The fees and charges for obtaining skilled workers must also be balanced against the cost for businesses of operating without essential talent.
"When considering H-1B fees, we think it's most important to remember that the current annual limit on the number of H-1B visas, along with the per-country restrictions, mean that companies simply can't hire the workers they need or that hiring is delayed. This imposes significant costs and inefficiencies on business operations, and it's part of why the whole system needs reform," Danielle Coffey, general counsel and vice-president of public policy at TIA, told the E-Commerce Times.
Congressional Hurdles and Outlook
How the bill fares in Congress may depend on how an overall comprehensive package of immigration reforms is handled.
"The Immigration Innovation Act could stand on its own, but in the current political situation it is unlikely that immigration issues will be handled piecemeal," Bob Sakaniwa, associate director of advocacy at the American Immigration Lawyers Association, told the E-Commerce Times. "The better prospect is that it will be included within a comprehensive package and its fate will be tied to what Congress does on the overall immigration reform effort."

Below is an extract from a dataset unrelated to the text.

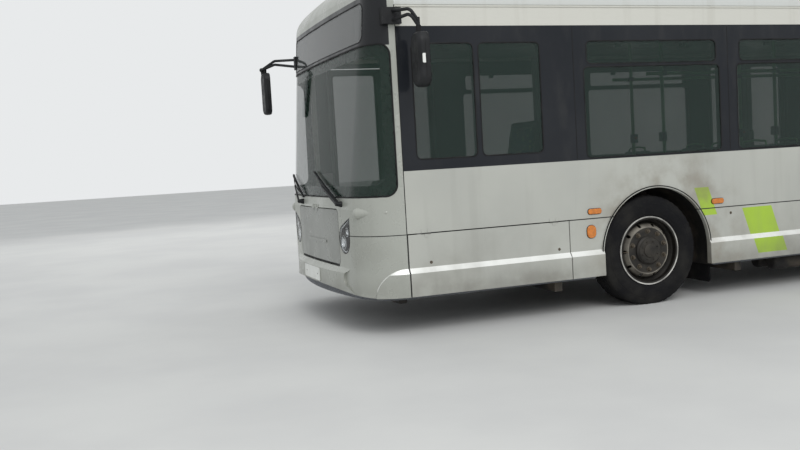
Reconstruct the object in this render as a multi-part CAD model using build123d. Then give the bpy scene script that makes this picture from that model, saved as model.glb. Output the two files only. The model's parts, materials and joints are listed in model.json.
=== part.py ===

The history of congressional immigration debates also indicates that the IT issue should be part of a comprehensive reform effort, LeDuc added. "As much as we might like, or it might seem practical to enact various reform initiatives independently, that's not a political reality at this time."
The momentum now exists for comprehensive immigration reform, and issues related to highly skilled workers have already made their way into bipartisan legislative language.
"We know that the attention of Congress will now be fully focused on achieving comprehensive reform and a complete bill in the next few months," Coffey said. "We're hoping that they succeed, and that's where our focus is."